Cannabis producer Tilray Brands (NASDAQ: TLRY) saw its shares increase by 5.5% during the afternoon session following the launch of three new medical cannabis strains certified under EU-GMP in Germany.
The new offerings, part of the company’s supply brand, aim to enhance access for patients and pharmacies in Europe’s largest medical cannabis market. This move aligns with Tilray’s broader strategy to expand its global influence. The stock’s upward trend may also be bolstered by recent events. For instance, on August 25, Jeffries raised Tilray’s price targets, alluding to possible shifts in U.S. cannabis policy. Plus, on August 27, the company declared it had regained compliance with NASDAQ’s minimum bid standards.
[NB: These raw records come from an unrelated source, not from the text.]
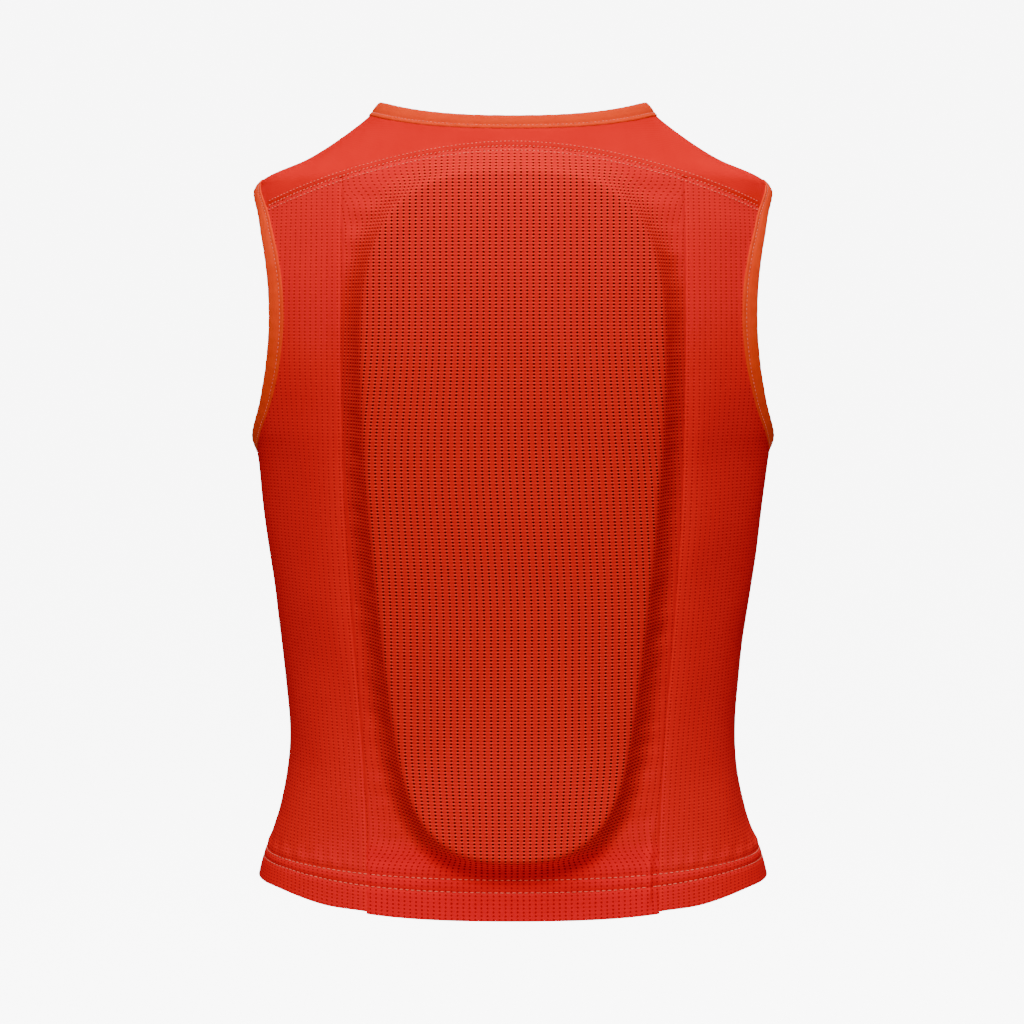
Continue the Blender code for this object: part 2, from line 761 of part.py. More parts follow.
def zip_slider(frame):
    """Slider: two plates joined by a thin post between the coils, flanges, and an arch outside."""
    pivot = bpy.data.objects.new("slider_line", None)
    pivot.location = (0.0, 0.0, SLIDER_MID)
    pivot.parent = frame
    bpy.context.scene.collection.objects.link(pivot)
    half = SLIDER_LENGTH / 2
    # The slider's cross-section, constant along the zip, is drawn as one outline in x and y
    outer, inner = -0.0019, -0.0008
    back_in, back_out = 0.0030, 0.0040
    post = 0.00022
    reach, lip = 0.0047, 0.0034
    lip_end = 0.0014
    outline = [
        (-reach, outer), (reach, outer), (reach, lip_end), (lip, lip_end), (lip, inner),
        (post, inner), (post, back_in), (reach, back_in), (reach, back_out),
        (-reach, back_out), (-reach, back_in), (-post, back_in), (-post, inner),
        (-lip, inner), (-lip, lip_end), (-reach, lip_end),
    ]
    bm = bmesh.new()
    face = bm.faces.new([bm.verts.new((x, y, -half)) for x, y in outline])
    push = bmesh.ops.extrude_face_region(bm, geom=[face])
    moved = [g for g in push["geom"] if isinstance(g, bmesh.types.BMVert)]
    bmesh.ops.translate(bm, vec=(0.0, 0.0, SLIDER_LENGTH), verts=moved)
    bmesh.ops.recalc_face_normals(bm, faces=bm.faces[:])
    body = add_object("zip_slider", mesh_of("zip_slider", bm), *ZINC, smooth=False)
    body.parent = pivot
    # The arch that holds the pull
    width, span, rise, band = 0.0012, 0.0032, 0.0028, 0.0008
    foot = outer + 0.0003
    arch = extrude_outline(
        "slider_arch",
        [
            (foot, -span), (outer - rise * 0.6, -span), (outer - rise, -span * 0.55),
            (outer - rise, span * 0.55), (outer - rise * 0.6, span), (foot, span),
            (foot, span - band), (outer - rise * 0.5, span - band),
            (outer - rise + band, span * 0.5 - band * 0.4),
            (outer - rise + band, -span * 0.5 + band * 0.4),
            (outer - rise * 0.5, -span + band), (foot, -span + band),
        ],
        -width, width, "x", ZINC, pivot,
    )
    arch.hide_render = True
    arch.display_type = "WIRE"
    join = body.modifiers.new("arch", "BOOLEAN")
    join.operation = "UNION"
    join.object = arch
    return pivot


def pull_tab(slider_line):
    """The pull: a pin under the arch, two arms beside it and a long tab, hanging plumb."""
    pivot = bpy.data.objects.new("pull_pivot", None)
    pivot.location = (0.0, -HINGE_OUT, 0.0)
    pivot.rotation_euler = (math.atan(FRONT_LEAN), 0.0, 0.0)
    pivot.parent = slider_line
    bpy.context.scene.collection.objects.link(pivot)
    arm, slot, half_thick, eye = 0.0031, 0.0018, 0.0005, 0.0052
    tip = 0.0290
    outline = [
        (-arm, half_thick), (arm, half_thick), (arm, -eye), (arm * 0.8, -0.4 * tip),
        (arm * 1.1, -0.92 * tip), (arm * 0.7, -tip), (-arm * 0.7, -tip), (-arm * 1.1, -0.92 * tip),
        (-arm * 0.8, -0.4 * tip), (-arm, -eye),
    ]
    tab = extrude_outline("zip_pull", outline, -half_thick, half_thick, "y", ZINC, pivot)
    window = block(
        "pull_window", (-slot, -0.002, -eye), (slot, 0.002, -half_thick), ZINC, pivot
    )
    window.hide_render = True
    window.display_type = "WIRE"
    cut = tab.modifiers.new("window", "BOOLEAN")
    cut.object = window
    return tab


def chin_guard(frame):
    """A jersey tab behind the top of the left zip tape."""
    top = ZIP_START + ZIP_LENGTH
    block(
        "chin_guard", (GUARD_ACROSS[0], GUARD_DEPTH[0], top - GUARD_BELOW_TOP),
        (GUARD_ACROSS[1], GUARD_DEPTH[1], top + 0.003), JERSEY, frame,
    )


def main():
    for piece in list(bpy.data.objects):
        bpy.data.objects.remove(piece, do_unlink=True)
    back_outer_panel()
    foam_layer("protector_outer_foam", FOAM_SPLIT + 0.0004, PLATE_LIFT - CLOTH - 0.0006, -0.0010)
    foam_layer("protector_inner_foam", -0.0008, FOAM_SPLIT, 0.0015)
    pocket()
    pocket_flap()
    back_yoke()
    neck_binding(0, "neck_binding_back")
    hem_elastic(0, "hem_elastic_back")
    line = zip_frame()
    for side, label in ((1, "left"), (-1, "right")):
        side_panel(side, f"side_panel_{label}")
        front_panel(side, f"front_panel_{label}")
        front_yoke(side, f"front_yoke_{label}")
        neck_binding(side, f"neck_binding_{label}")
        armhole_binding(side, True, f"armhole_binding_back_{label}")
        armhole_binding(side, False, f"armhole_binding_front_{label}")
        hem_elastic(side, f"hem_elastic_{label}")
        zip_half(line, side, label)
    zip_end(line)
    pull_tab(zip_slider(line))
    chin_guard(line)


main()
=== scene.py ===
"""The looks of a child's back-protector vest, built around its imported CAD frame.

Metres, +Z up, the wearer faces -Y. The shell's formulas are those of the part: a place on it is
an angle round the body (0 at the left side, +90 degrees at the back) and a height.
"""
import math

import bpy
import numpy as np
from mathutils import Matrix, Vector, noise


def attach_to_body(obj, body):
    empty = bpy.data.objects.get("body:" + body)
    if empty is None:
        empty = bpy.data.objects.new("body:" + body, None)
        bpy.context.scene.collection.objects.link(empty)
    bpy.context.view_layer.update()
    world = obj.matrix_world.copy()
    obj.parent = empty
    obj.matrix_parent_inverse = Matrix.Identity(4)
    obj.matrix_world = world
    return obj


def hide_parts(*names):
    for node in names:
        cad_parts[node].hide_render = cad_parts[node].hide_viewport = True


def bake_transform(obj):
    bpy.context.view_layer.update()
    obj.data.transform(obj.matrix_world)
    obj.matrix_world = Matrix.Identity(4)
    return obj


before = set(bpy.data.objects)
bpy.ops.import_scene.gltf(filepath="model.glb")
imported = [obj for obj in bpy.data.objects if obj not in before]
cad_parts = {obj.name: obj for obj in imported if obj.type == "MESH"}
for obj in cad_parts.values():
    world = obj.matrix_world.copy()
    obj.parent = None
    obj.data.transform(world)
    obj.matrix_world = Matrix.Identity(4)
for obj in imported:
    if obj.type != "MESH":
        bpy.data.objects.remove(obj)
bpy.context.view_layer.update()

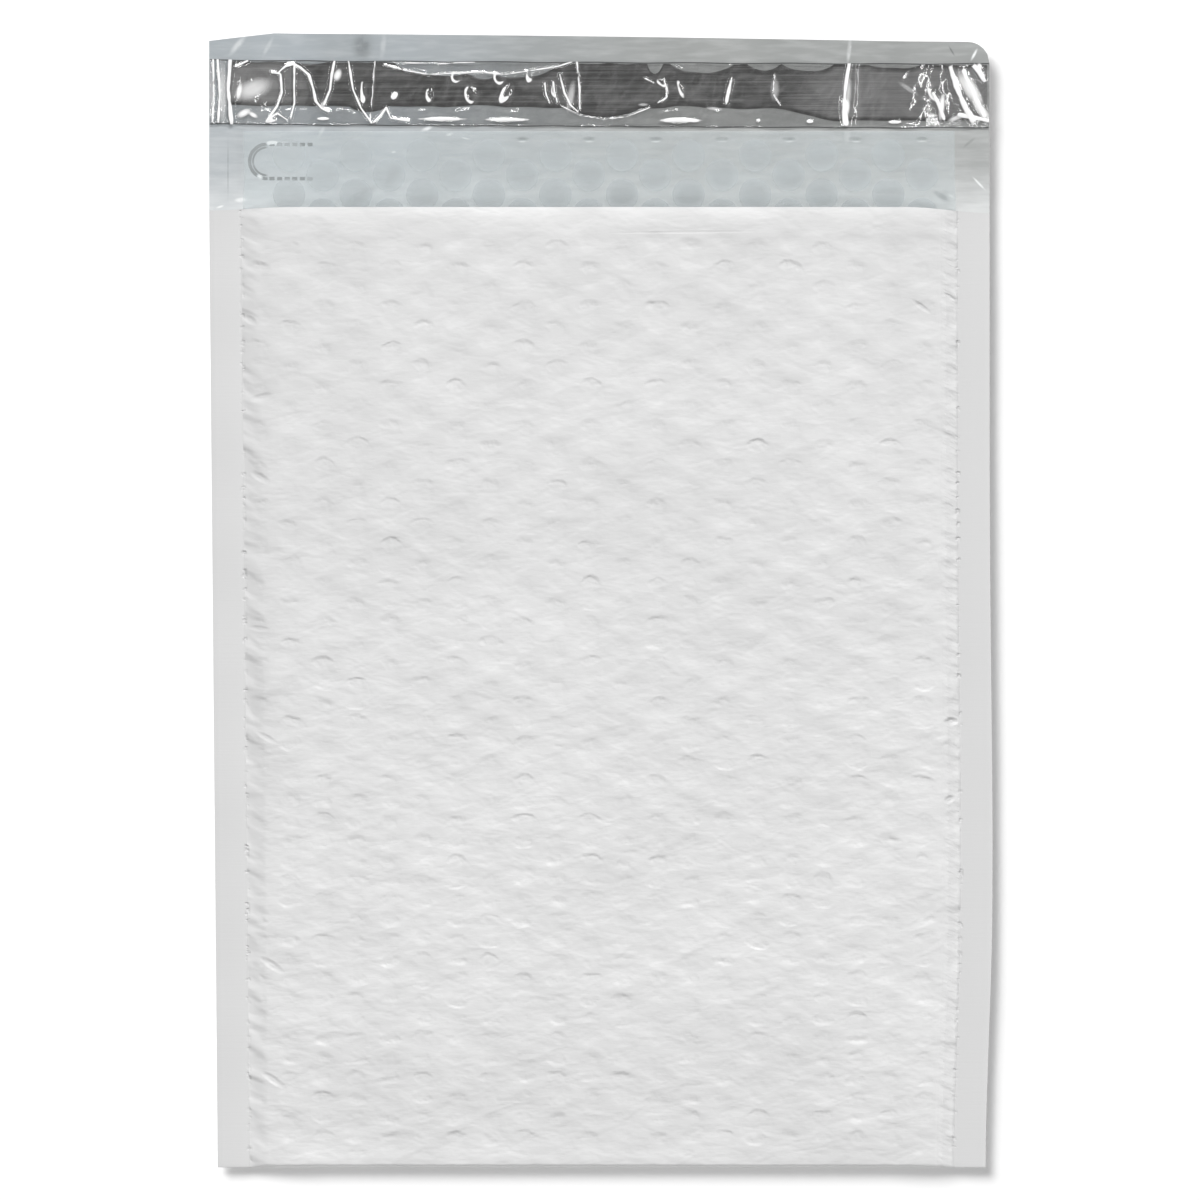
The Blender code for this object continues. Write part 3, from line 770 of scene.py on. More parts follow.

Tilray’s stock has experienced significant volatility, with 66 movements of over 5% in the last year. So, today’s upswing indicates that the market considers this news important, though it doesn’t drastically alter the overall business outlook.
A noteworthy change occurred just a day earlier when the stock dipped by 5.8% after investors took profits following a substantial gain in the previous session. This pullback followed a remarkable 17% rise on Tuesday, fueled by speculation around potential policy changes for cannabis classification. Notably, Jeffries analysts recently adjusted their price target to $2.00. Given the absence of negative news to explain the decline, it seems that traders are simply cashing in on quick profits.
Since the beginning of the year, Tilray has increased by a mere 0.2%, with shares currently priced at $1.46, which is 19.2% below its 52-week high of $1.81 recorded in September 2024.